Quant au projet de transférer 40 milliards de cotisations sociales vers la CSG qui a fuité dans la presse, il a pris tout le gouvernement et plusieurs conseillers à l’Elysée de court. Avant que tout le monde ne réalise que la parole venait probablement de tout en haut. «Hollande agit comme il l’a toujours fait et ne sait pas faire autrement : sans déléguer et tout seul», grince-t-on dans l’entourage du Premier ministre, qui n’a pas pu faire autre chose que de démentir le chiffre de 40 milliards.

«Inclinés». Mais, au Château, on a aussi ses griefs. Certains s’agacent que les réunions interministérielles (RIM) présidées par le chef du gouvernement ne produisent pas ou peu de décisions. Ce que confirme le conseiller d’une ministre pour qui «ces RIM ne riment à rien».

Et puis, et peut-être surtout, il y a cette absence de réactivité politique du Premier ministre sur des dossiers ultrasensibles. Comme le silence complet de Matignon pendant cinq jours après le double meurtre d’Echirolles. Conséquence : c’est Hollande qui décide d’aller au débotté sur les lieux, flanqué de son ministre de l’Intérieur, Manuel Valls. «Si le Premier ministre avait voulu y aller, on se serait bien sûr inclinés», persifle-t-on à l’Elysée. Autre contretemps : les déclarations du Premier ministre lors de l’opération antiterroriste à Strasbourg et à Cannes le 6 octobre. Pendant qu’elle se déroulait, il parlait culture à Lille. Et de reprendre la parole trois jours après les appels de Valls et Hollande à l’union nationale.

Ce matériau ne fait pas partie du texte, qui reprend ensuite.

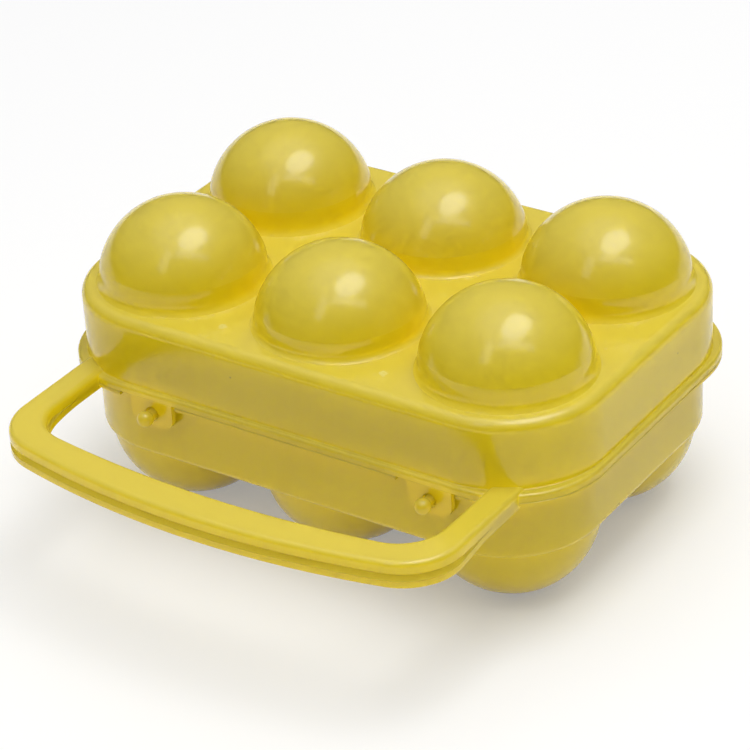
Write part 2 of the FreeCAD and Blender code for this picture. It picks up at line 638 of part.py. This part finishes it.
studs = []
notches = []
for side in SIDES:
    mark = "left" if side < 0 else "right"
    middle = f"Sizes.latch_place * {side}"
    level = "Sizes.parting_height - Sizes.stud_drop"
    studs.append(front_rod(f"stud_{mark}_neck", "Sizes.stud_neck", "Sizes.stud_reach + Sizes.wall / 2",
                           {"x": middle, "y": f"-({BASE_FRONT} - Sizes.wall / 2)", "z": level}))
    studs.append(primitive("Sphere", f"stud_{mark}_head", {"Radius": "Sizes.stud_head"},
                           {"x": middle, "y": f"-({BASE_FRONT} + Sizes.stud_reach)", "z": level}))
    half_notch = "Sizes.tongue_width / 2 + Sizes.notch_clearance"
    notches.append(primitive("Box", f"notch_{mark}", {
        "Length": f"2 * ({half_notch})",
        "Width": f"Sizes.rim_offset - Sizes.base_offset + {OVERCUT}",
        "Height": f"Sizes.base_rim + {2 * OVERCUT}",
    }, {"x": f"{middle} - ({half_notch})",
        "y": f"-(Sizes.pitch / 2 + Sizes.rim_offset + {OVERCUT})",
        "z": f"{BASE_RIM_HEIGHT} - {OVERCUT}"}))

# Hinge on the base: an open hook between each pair of ears

hooks = []
for side in SIDES:
    mark = "left" if side < 0 else "right"
    hook_x = f"Sizes.hinge_place * {side} - Sizes.hook_width / 2"
    knuckle = cross_rod(f"hook_{mark}_round", "Sizes.knuckle_radius", "Sizes.hook_width",
                        {"x": hook_x, "y": PIVOT_Y, "z": "Sizes.pivot_height"})
    neck_foot = "Sizes.pivot_height - Sizes.knuckle_radius"
    neck = primitive("Box", f"hook_{mark}_neck", {
        "Length": "Sizes.hook_width",
        "Width": f"{PIVOT_Y} - ({BASE_FRONT})",
        "Height": f"Sizes.parting_height - ({neck_foot})",
    }, {"x": hook_x, "y": BASE_FRONT, "z": neck_foot})
    bore = cross_rod(f"hook_{mark}_bore", "Sizes.pin_radius + Sizes.pin_clearance",
                     f"Sizes.hook_width + {2 * OVERCUT}",
                     {"x": f"{hook_x} - {OVERCUT}", "y": PIVOT_Y, "z": "Sizes.pivot_height"})
    mouth = primitive("Box", f"hook_{mark}_mouth", {
        "Length": f"Sizes.hook_width + {2 * OVERCUT}",
        "Width": f"Sizes.knuckle_radius + {OVERCUT}",
        "Height": "Sizes.mouth_width",
    }, {"x": f"{hook_x} - {OVERCUT}", "y": PIVOT_Y,
        "z": "Sizes.pivot_height - Sizes.mouth_width / 2"})
    hooks.append(cut(f"hook_{mark}", fuse(f"hook_{mark}_blank", [knuckle, neck]),
                     fuse(f"hook_{mark}_opening", [bore, mouth])))

base_solid = fuse("base_solid", [base_form, base_rim_body, lower_grip] + studs + hooks)
base_space = fuse("base_space", [base_hollow] + notches)
base = cut("base", base_solid, base_space)

document.recompute()

for item in document.Objects:
    if "Invalid" in item.State or "Error" in item.State:
        raise RuntimeError(f"{item.Name} failed: {item.State}")
for label, item in (("lid", lid), ("base", base)):
    item.Label = label
    item.Placement = FreeCAD.Placement()
    shape = item.Shape
    if shape.isNull() or not shape.isValid() or len(shape.Solids) != 1:
        raise RuntimeError(f"{label} is not one valid solid")
    print(label, round(shape.Volume), shape.BoundBox)
for label, item in (("lid", lid), ("base", base)):
    item.Shape.exportStep(f"parts/{label}.step")
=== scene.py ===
import math

import bpy
from mathutils import Matrix, Vector

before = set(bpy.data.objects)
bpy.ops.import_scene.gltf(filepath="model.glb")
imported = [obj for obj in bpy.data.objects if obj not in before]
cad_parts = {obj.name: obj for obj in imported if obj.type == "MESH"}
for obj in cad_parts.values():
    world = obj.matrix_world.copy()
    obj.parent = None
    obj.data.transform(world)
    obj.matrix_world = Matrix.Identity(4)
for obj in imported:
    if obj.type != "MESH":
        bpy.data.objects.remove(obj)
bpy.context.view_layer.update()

MM = 0.001

# Colours, linear

YELLOW = (0.73, 0.55, 0.008, 1.0)
DEEP_YELLOW = (0.715, 0.532, 0.006, 1.0)
# Painted sheen: the paler yellow of faces that look up stands in for the reflection of the light
# overhead
PAINTED_SHEEN_YELLOW = (0.662, 0.527, 0.050, 1.0)
GATE_WHITE = (0.74, 0.66, 0.22, 1.0)
SPECK_BROWN = (0.20, 0.12, 0.02, 1.0)
FLOOR_WHITE = (0.95, 0.95, 0.95, 1.0)
LIGHT_WHITE = (1.0, 1.0, 1.0, 1.0)

# The plastic: its gloss, how far light spreads in it, and its patterns, with scales in 1/m

PLASTIC_IOR = 1.46
PLASTIC_SPECULAR = 0.62
SCATTER_DEPTH = 11 * MM
SCATTER_SHARES = (1.0, 1.0, 0.8)
GLOSS_SPAN, GLOSS_LOW = 0.06, 0.14
CLOUDS = {"scale": 40.0, "detail": 4.0, "roughness": 0.6}
CLOUD_GAIN, CLOUD_OFFSET = 1.6, -0.55
STREAKS = {"scale": 1.0, "detail": 2.0}
STREAK_STRETCH = (260.0, 260.0, 25.0)
STREAK_GAIN, STREAK_OFFSET = 1.2, -0.35
SKIN = {"scale": 160.0, "detail": 3.0, "roughness": 0.45}
SKIN_STRENGTH = 0.35
SKIN_HEIGHT = 0.02 * MM

# How far a face looks up, from where the painted sheen starts to where it is full

SHEEN_FROM, SHEEN_FULL = 0.1, 0.9

# Marks on the plastic: centres, and radii at which a mark is full and at which it has gone

GATES = ((-0.0258, -0.0445, 0.0663), (0.0258, -0.0445, 0.0663))
GATE_DISC = (0.6 * MM, 1.6 * MM)
GATE_PIP = (0.1 * MM, 0.7 * MM)
GATE_COVER, GATE_PIP_COVER = 0.8, -0.4
GATE_RAGGED = 1.6 * MM
GATE_OUTLINE = {"scale": 900.0, "detail": 2.0}
SPECKS = ((0.0807, 0.0135, 0.0576), (-0.0167, -0.0547, 0.0583))
SPECK_SIZE = (0.1 * MM, 0.45 * MM)
SPECK_COVER = 0.5

# The floor, and the share of plain white laid over it where it is seen

FLOOR_SIZE = 12.0
FLOOR_ROUGHNESS = 0.9
FLOOR_LIFT = 0.3

# The camera, fitted to the photograph

CAMERA_PLACE = Vector((0.42881, -0.62191, 0.48443))
CAMERA_RIGHT = Vector((0.834385, 0.548741, -0.051825))
CAMERA_UP = Vector((-0.243887, 0.451882, 0.858092))
FOCAL_PIXELS = 3155.3
PHOTO_PIXELS = 750
SENSOR = 36.0

# The light: directions lean from straight up by degrees to the right and to the back

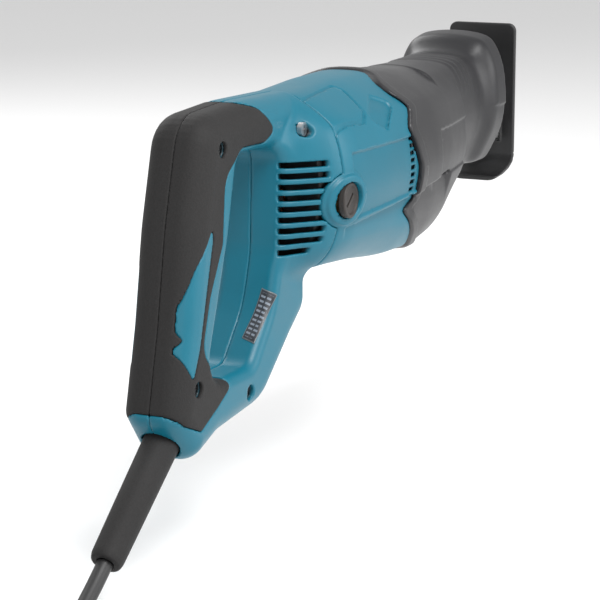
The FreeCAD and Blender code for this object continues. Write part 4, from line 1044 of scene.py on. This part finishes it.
class SAW_OT_brush_caps(bpy.types.Operator):
    """Slotted screw caps over the carbon brushes"""

    bl_idname = "saw.brush_caps"
    bl_label = "Brush caps"

    def execute(self, context):
        for side, name in ((-1, "right"), (1, "left")):
            def cap_field(x, y, z, side=side):
                """A disc with a dished face, a rim step and a slanting screwdriver slot."""
                away = side * y
                r = np.hypot(x - BRUSH_X, z)
                face = away - 43.6 + 0.8 * (1 - ramp(r, 6.8, 7.6))
                disc = both(np.maximum(face, 39.8 - away), r - CAP_RADIUS, 0.8)
                turn = math.radians(38)
                across = (x - BRUSH_X) * math.sin(turn) - z * math.cos(turn)
                along = (x - BRUSH_X) * math.cos(turn) + z * math.sin(turn)
                slot = np.maximum(np.maximum(np.abs(across) - 0.9, np.abs(along) - 5.0), 41.4 - away)
                return both(disc, -slot, 0.3)
            low = (BRUSH_X - 10.5, -47 if side < 0 else 38.5, -10.5)
            high = (BRUSH_X + 10.5, -38.5 if side < 0 else 47, 10.5)
            made = skin("brush_cap_" + name, cap_field, low, high, finishes()["cap_plastic"],
                        "housing", step=0.35)
            if side < 0:
                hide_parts("brush_caps")
        return {"FINISHED"}


NODE_FINISH = {
    "trigger": "cap_plastic", "lock_button": "cap_plastic", "blade_clamp_spring": "spring_steel",
    "trigger_spring": "spring_steel", "brush_spring_right": "spring_steel",
    "brush_spring_left": "spring_steel",
}


class SAW_OT_frame_finishes(bpy.types.Operator):
    """Finishes for the frame's own pieces, by their material slots"""

    bl_idname = "saw.frame_finishes"
    bl_label = "Frame finishes"

    def execute(self, context):
        slots = {part["node"]: part["material_slot"] for part in frame["record"]["subparts"]}
        for name, node in frame["nodes"].items():
            finish = finishes()[NODE_FINISH.get(name, slots[name])]
            node.data.materials.clear()
            node.data.materials.append(finish)
        return {"FINISHED"}


OPERATORS = (
    SAW_OT_stage, SAW_OT_cord, SAW_OT_guard, SAW_OT_handle, SAW_OT_rubber, SAW_OT_motor_housing,
    SAW_OT_cover, SAW_OT_shoe, SAW_OT_label, SAW_OT_brush_caps, SAW_OT_frame_finishes,
)


class SAW_PT_panel(bpy.types.Panel):
    """Sizes, colours and steps of the saw"""

    bl_label = "Reciprocating saw"
    bl_space_type = "VIEW_3D"
    bl_region_type = "UI"
    bl_category = "Saw"

    def draw(self, context):
        for group in (context.scene.saw_sizes, context.scene.saw_colours):
            for name in group.__annotations__:
                self.layout.prop(group, name)
        for operator in OPERATORS:
            self.layout.operator(operator.bl_idname)


CLASSES = (SawSizes, SawColours) + OPERATORS + (SAW_PT_panel,)


def register():
    for each in CLASSES:
        bpy.utils.register_class(each)
    bpy.types.Scene.saw_sizes = PointerProperty(type=SawSizes)
    bpy.types.Scene.saw_colours = PointerProperty(type=SawColours)


def unregister():
    del bpy.types.Scene.saw_colours
    del bpy.types.Scene.saw_sizes
    for each in reversed(CLASSES):
        bpy.utils.unregister_class(each)


def main():
    register()
    for operator in OPERATORS:
        group, name = operator.bl_idname.split(".")
        getattr(getattr(bpy.ops, group), name)()


if __name__ == "__main__":
    main()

Toute cette crispation n’affecterait pas leur relation personnelle. Les deux hommes s’entendent toujours «parfaitement bien» selon un ministre. Mais comme ce couple déteste le conflit… «Dans cette histoire, personne n’est surpris, conclut un parlementaire qui les connaît par cœur. N i François par Jean-Marc, ni Jean-Marc par François.»